The Netherlands Pavilion offers a unique interpretation of Expo 2010’s motto “Better city, Better life.” For architect/artist John Körmeling, a better city means a place to take a stroll, see the sights, or just hang out. His design, called “Happy Street,” consists of a 400-meter curved ramp set in a figure 8 and lined with 26 houses. Visitors peer into the houses, which are filled with conceptual art (a big floating rock), technological innovations (a water-treatment installation), and cultural artifacts (a re-creation of the Schröder House with a Rietveld chair). Or they step off the route onto one of the terraces to look at the surrounding pavilions or the central plaza below. This street is happy day or night, when flashing bulbs and a towering neon sign light up the place.
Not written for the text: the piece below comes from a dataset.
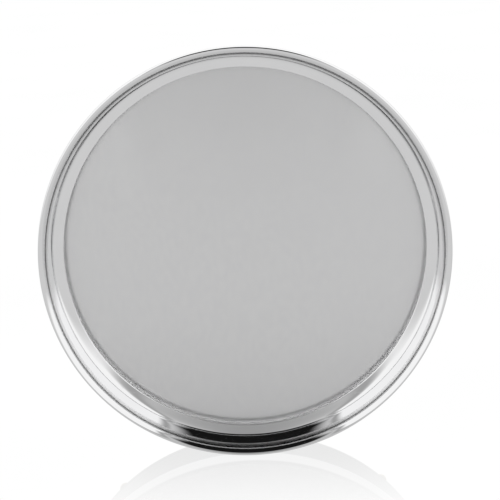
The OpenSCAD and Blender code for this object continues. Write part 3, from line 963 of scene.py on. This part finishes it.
def plated(name, dark, light, rough):
    """Zinc plate: a faint crystal pattern, dull patches, and bright rubbed edges."""
    material, tree, place = new_finish(name)
    crystal = add(tree, "TexVoronoi", {"Vector": place, "Scale": 700.0}).outputs["Color"]
    grain = add(tree, "SeparateXYZ", {0: crystal}).outputs[0]
    cloud = noise_of(tree, place, 240.0, 4.0)
    bright = effect(tree, edge_wear, Vector=place, Width=0.00025, Breaks=400.0)["Mask"]
    wiped = effect(tree, scratches, Vector=place, Fineness=160.0, Cover=0.5)["Mask"]
    share = maths(tree, "ADD", times(tree, grain, 0.35), times(tree, cloud, 0.6))
    bright = maths(tree, "MAXIMUM", bright, times(tree, wiped, 0.8))
    shade(tree, Metallic=1.0,
          Base_Color=tint(tree, maths(tree, "MAXIMUM", share, bright), dark, light),
          Roughness=ramp(tree, cloud, 0.3, 0.7, rough, rough + 0.15),
          Normal=bump(tree, cloud, 0.1, 0.00004))
    return material


def eased_copy(node, name, finish, size):
    """A copy of a CAD node's own shape, closed up and with every sharp edge rounded."""
    piece = in_scene(name, frame["nodes"][node].data.copy())
    mesh = bmesh.new()
    mesh.from_mesh(piece.data)
    bmesh.ops.remove_doubles(mesh, verts=mesh.verts, dist=1e-6)
    bmesh.ops.dissolve_limit(mesh, angle_limit=math.radians(1), verts=mesh.verts, edges=mesh.edges)
    mesh.to_mesh(piece.data)
    mesh.free()
    rounding = piece.modifiers.new("ease", "BEVEL")
    rounding.width, rounding.segments = size * MM, 3
    rounding.limit_method, rounding.angle_limit = "ANGLE", math.radians(35)
    plain(piece)
    piece.data.materials.clear()
    piece.data.materials.append(finish)
    piece.data.shade_smooth()
    piece.data.set_sharp_from_angle(angle=math.radians(40))
    return piece


hinge_steel = plated("hinge_steel", (0.4, 0.4, 0.42), (0.72, 0.72, 0.75), 0.27)
bracket = eased_copy("hinge_bracket", "hinge_bracket_pressed", hinge_steel, TUMBLED)
fix(bracket, "frame", "hinge_steel", "hinge_bracket")

# ---- Bracket rivets ----
# Four steel rivets pass through the bracket, the velvet and the board, and are spread behind
# the board. Their heads are low domes with a faint ring from the rivet set.

RIVET_HEAD_R, RIVET_HEAD_H, RIVET_R, RIVET_TAIL_H = 1.7, 0.6, 0.9, 0.5
RIVET_RIM = 0.12
SET_MARK, SET_FROM, SET_TO = 0.05, 0.9, 1.25
RIVET_STEPS = 36


def rivet_head():
    """The section of a domed head that stands on height 0 and points to -Z, from its top down."""
    dome = oval((0, -RIVET_RIM), RIVET_HEAD_R, RIVET_HEAD_H - RIVET_RIM, -90, 0, 12)[1:]
    ring = [(r, z + (SET_MARK if SET_FROM < r < SET_TO else 0)) for r, z in dome]
    return [(0, -RIVET_HEAD_H)] + ring + [(RIVET_HEAD_R - 0.03, 0), (RIVET_R, 0)]


def centres_of(node, place):
    """Where the middle of each separate solid of a CAD node is, along a place's X and Y."""
    mesh = bmesh.new()
    mesh.from_mesh(frame["nodes"][node].data)
    bmesh.ops.remove_doubles(mesh, verts=mesh.verts, dist=1e-6)
    left, centres = set(mesh.verts), []
    while left:
        found, edge = set(), [min(left, key=lambda v: v.index)]
        while edge:
            vertex = edge.pop()
            if vertex not in found:
                found.add(vertex)
                edge += [e.other_vert(vertex) for e in vertex.link_edges]
        left -= found
        points = [place.inverted() @ vertex.co for vertex in found]
        centres.append([(min(p[i] for p in points) + max(p[i] for p in points)) / 2
                        for i in range(2)])
    mesh.free()
    return centres


rivet_steel = plated("rivet_steel", (0.42, 0.42, 0.44), (0.78, 0.78, 0.8), 0.22)
rivets_low, rivets_high = measured("bracket_rivets", disc)
grip = rivets_high.z - rivets_low.z - RIVET_HEAD_H
tail = [(RIVET_R, grip - RIVET_TAIL_H), (RIVET_HEAD_R - 0.1, grip - RIVET_TAIL_H),
        (RIVET_HEAD_R - 0.05, grip - 0.1), (RIVET_HEAD_R - 0.4, grip), (0, grip)]
rivet = fastener("rivet", rivet_head() + tail, rivet_steel, RIVET_STEPS)
rivet_at = centres_of("bracket_rivets", disc)
rivet_places = [(x, y, rivets_low.z + RIVET_HEAD_H) for x, y in rivet_at]
bracket_rivets = set_out("bracket_rivets_domed", rivet, rivet_places, rivet_steel, disc)
fix(bracket_rivets, "frame", "rivet_steel", "bracket_rivets")

# ---- Hinge pin ----
# A length of bright steel wire through both ears and the leaf's barrel. Each end is peened over
# into a small button, so that the pin can't work out.

PIN_R, PIN_HEAD_R, PIN_HEAD_H = 0.8, 1.3, 0.6
PIN_CROWN = 0.3
PIN_STEPS = 32

pin_at = Vector(joints["strut_hinge"]["pos_m"])
pin = Matrix.Translation(pin_at) @ disc_axes @ Matrix.Scale(MM, 4)
pin_half = measured("hinge_pin", pin)[1].x
crosswise = pin @ Matrix.Rotation(math.pi / 2, 4, "Y")
head_end = PIN_HEAD_H - pin_half
peened = ([(0, -pin_half)]
          + oval((0, -pin_half + PIN_CROWN), PIN_HEAD_R, PIN_CROWN, -80, 0, 8)
          + [(PIN_HEAD_R, head_end - 0.05), (PIN_HEAD_R - 0.06, head_end), (PIN_R, head_end)])
pin_section = peened + [(r, -z) for r, z in reversed(peened)]
pin_steel = steel("pin_steel", (0.38, 0.38, 0.4), (0.66, 0.66, 0.68), 0.2, 60.0, 1600.0)
hinge_pin = spun("hinge_pin_peened", pin_section, pin_steel, PIN_STEPS, crosswise)
fix(hinge_pin, "frame", "pin_steel", "hinge_pin")

# ---- Hinge leaf ----
# A strip of the same plated steel, curled into a barrel round the pin. Its heel butts against
# the bracket when the strut is fully open, and two rivets join it to the strut.

LEAF_TUMBLED = 0.8 * TUMBLED

leaf = eased_copy("hinge_leaf", "hinge_leaf_curled", hinge_steel, LEAF_TUMBLED)
fix(leaf, "strut", "hinge_steel", "hinge_leaf")

# ---- Strut board ----
# A tapered tongue of black-stained hardboard, sawn and sanded. It swings on the hinge, folds
# flat against the back, and props the frame up when it is open.

STRUT_EASE = 0.3

strut_black = board("strut_hardboard", (0.022, 0.019, 0.017), (0.07, 0.058, 0.05),
                    0.55, 420.0, 0.4)
strut_board = eased_copy("strut_board", "strut_board_sanded", strut_black, STRUT_EASE)
fix(strut_board, "strut", "strut_hardboard", "strut_board")

# ---- Strut velvet ----
# Flocked paper like the back's, glued down the strut's outer face from the leaf to the shoe,
# with its long edges rubbed soft. It takes the back's velvet finish.

VELVET_ROWS, VELVET_COLUMNS = 90, 22
SOFT_DROP, SOFT_EDGE = 0.12, 0.15

open_angle = -math.radians(joints["strut_hinge"]["range_deg"][0])
swung = disc_axes @ Matrix.Rotation(open_angle, 4, "X")
strut = Matrix.Translation(pin_at) @ swung @ Matrix.Scale(MM, 4)


def strut_pile(low, high):
    """The loops of a thin tapered sheet with soft edges, in the strut velvet's place."""
    points = points_of("strut_velvet", strut)
    top_half = max(p.x for p in points if p.y > high.y - SAME_PLACE)
    foot_half = max(p.x for p in points if p.y < low.y + SAME_PLACE)
    loops = []
    for y in sweep(low.y, high.y, VELVET_ROWS):
        half = foot_half + (top_half - foot_half) * (y - low.y) / (high.y - low.y)
        face = []
        for x in sweep(1, -1, VELVET_COLUMNS):
            near_edge = max(0, 1 - (half - abs(half * x)) / SOFT_EDGE)
            face.append(Vector((half * x, y, low.z + SOFT_DROP * near_edge**2)))
        loops.append(face + [Vector((-half, y, high.z)), Vector((half, y, high.z))])
    return loops


sheet_low, sheet_high = measured("strut_velvet", strut)
plain_velvet = bpy.data.materials["velvet"]
strut_loops = strut_pile(sheet_low, sheet_high)
strut_cover = lofted("strut_velvet_sheet", strut_loops, plain_velvet, strut)
napped(strut_cover, strut, sheet_low.z)
fix(strut_cover, "strut", "velvet", "strut_velvet")

# ---- Leaf rivets ----
# Two rivets of the same steel go through the leaf and the strut board. They are set from both
# sides, so that each end is a low dome.

leaf_rivet_low, leaf_rivet_high = measured("leaf_rivets", strut)
leaf_grip = leaf_rivet_high.z - leaf_rivet_low.z - 2 * RIVET_HEAD_H
far_head = [(r, leaf_grip - z) for r, z in reversed(rivet_head())]
leaf_rivet = fastener("rivet", rivet_head() + far_head, rivet_steel, RIVET_STEPS)
leaf_rivet_at = centres_of("leaf_rivets", strut)
leaf_places = [(x, y, leaf_rivet_low.z + RIVET_HEAD_H) for x, y in leaf_rivet_at]
leaf_rivets = set_out("leaf_rivets_domed", leaf_rivet, leaf_places, rivet_steel, strut)
fix(leaf_rivets, "strut", "rivet_steel", "leaf_rivets")

# ---- Strut shoe ----
# A moulded black rubber boot pushed over the strut's end, cut level with the table. Low ribs
# across its two faces give the fingers a grip.

RIB_R, RIB_SUNK = 0.28, 0.03
RIB_COUNT, RIB_PITCH = 4, 1.5
RIB_SHORT, RIB_DOWN = 2.2, 1.6
RIB_STEPS = 16
SHOE_EASE = 0.35


def moulded_rubber():
    material, tree, place = new_finish("shoe_rubber")
    grain = noise_of(tree, place, 2600.0)
    dust = ramp(tree, noise_of(tree, place, 120.0, 4.0), 0.5, 0.75)
    worn = effect(tree, edge_wear, Vector=place, Width=0.0004, Breaks=350.0)["Mask"]
    share = maths(tree, "MAXIMUM", times(tree, dust, 0.35), times(tree, worn, 0.6))
    shade(tree, Base_Color=tint(tree, share, (0.016, 0.016, 0.018), (0.07, 0.07, 0.072)),
          Roughness=ramp(tree, grain, 0.3, 0.7, 0.5, 0.68), Normal=bump(tree, grain, 0.35, 0.00006))
    return material


rubber = moulded_rubber()
shoe = eased_copy("strut_shoe", "strut_shoe_moulded", rubber, SHOE_EASE)
fix(shoe, "strut", "shoe_rubber", "strut_shoe")

shoe_low, shoe_high = measured("strut_shoe", strut)
rib_half = shoe_high.x - RIB_SHORT
rib_section = ([(0, -rib_half)] + oval((0, -rib_half + RIB_R), RIB_R, RIB_R, -75, 0, 5)
               + oval((0, rib_half - RIB_R), RIB_R, RIB_R, 0, 75, 5) + [(0, rib_half)])
rib = fastener("rib", rib_section, rubber, RIB_STEPS)
rib.data.transform(Matrix.Rotation(math.pi / 2, 4, "Y"))
rib_rows = [shoe_high.y - RIB_DOWN - RIB_PITCH * i for i in range(RIB_COUNT)]
rib_faces = (shoe_low.z + RIB_SUNK, shoe_high.z - RIB_SUNK)
rib_places = [(0, y, z) for y in rib_rows for z in rib_faces]
ribs = set_out("shoe_ribs", rib, rib_places, rubber, strut)
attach(ribs, "strut")

# ---- Bumper feet ----
# Two clear soft bumpers stuck under the ring, just behind the rolled edge. They stop the disc
# from rolling sideways; their tops follow the ring's wall.

FOOT_EASE = 0.5
FOOT_STEPS = 40
FOOT_SHARP = 50
HALVINGS = 40


def clear_silicone():
    material, tree, place = new_finish("foot_silicone")
    haze = noise_of(tree, place, 500.0)
    shade(tree, Base_Color=(0.93, 0.95, 0.96, 1), Transmission_Weight=0.9, IOR=1.41,
          Roughness=ramp(tree, haze, 0.3, 0.7, 0.12, 0.3), Normal=bump(tree, haze, 0.15, 0.00005))
    return material


def under_ring(x, y):
    """The height of the ring's wall above a point of the table, found by halving."""
    low, high = 0.0, disc_centre.z
    for _ in range(HALVINGS):
        height = (low + high) / 2
        p = disc.inverted() @ Vector((x, y, height))
        share = (p.z - ring_back.y) / (ring_front.y - ring_back.y)
        wall_r = ring_back.x + (ring_front.x - ring_back.x) * share
        low, high = (height, high) if math.hypot(p.x, p.y) > wall_r else (low, height)
    return low


def bumper(low, high, side):
    """The loops of one foot: a round base with a soft edge, and a top cut to the ring's wall."""
    radius = (high.y - low.y) / 2
    centre = Vector((side * (high.x - radius), (low.y + high.y) / 2, 0))
    soft = FOOT_EASE * MM
    around = [Vector((math.cos(a), math.sin(a), 0)) for a in sweep(0, 2 * math.pi, FOOT_STEPS)[:-1]]
    base = [(radius * 0.5, 0.0), (radius - soft, 0.0)]
    base += [(radius - soft * (1 - math.sin(a)), soft * (1 - math.cos(a)))
             for a in sweep(0.4, math.pi / 2, 4)]
    loops = [[centre + p * reach + Vector((0, 0, height)) for p in around]
             for reach, height in base]
    for share in (1, 0.66, 0.33):
        top = [centre + p * radius * share for p in around]
        loops.append([Vector((p.x, p.y, under_ring(p.x, p.y))) for p in top])
    return [[p / MM for p in loop] for loop in loops]


silicone = clear_silicone()
feet_low, feet_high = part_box("bumper_feet")
for side, word in ((-1, "left"), (1, "right")):
    foot = lofted(f"bumper_foot_{word}", bumper(feet_low, feet_high, side), silicone,
                  Matrix.Scale(MM, 4), FOOT_SHARP)
    fix(foot, "frame", "foot_silicone", "bumper_feet")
The entire fanciful scheme sits on stilt-like columns.
 
It may sound like an amusement park, but the Netherlands Pavilion is serious urban design. The Shanghai Expo is filled with public spaces that looked good in plan but are now cordoned off with unattractive red ropes. But Körmeling created an outdoor space that gives Expo-goers what they need—an umbrella of buildings that shield them from sun and rain, a communal space for which they don’t have to stand on line or pay money, and plenty of fiberglass sheep to sit on, with or without a Heineken in hand. The Netherlands Pavilion exemplifies a pedestrian-friendly approach as the choice for a better city. This is a good lesson in Shanghai, a once superb pedestrian city that has given its heart to the automobile in recent years.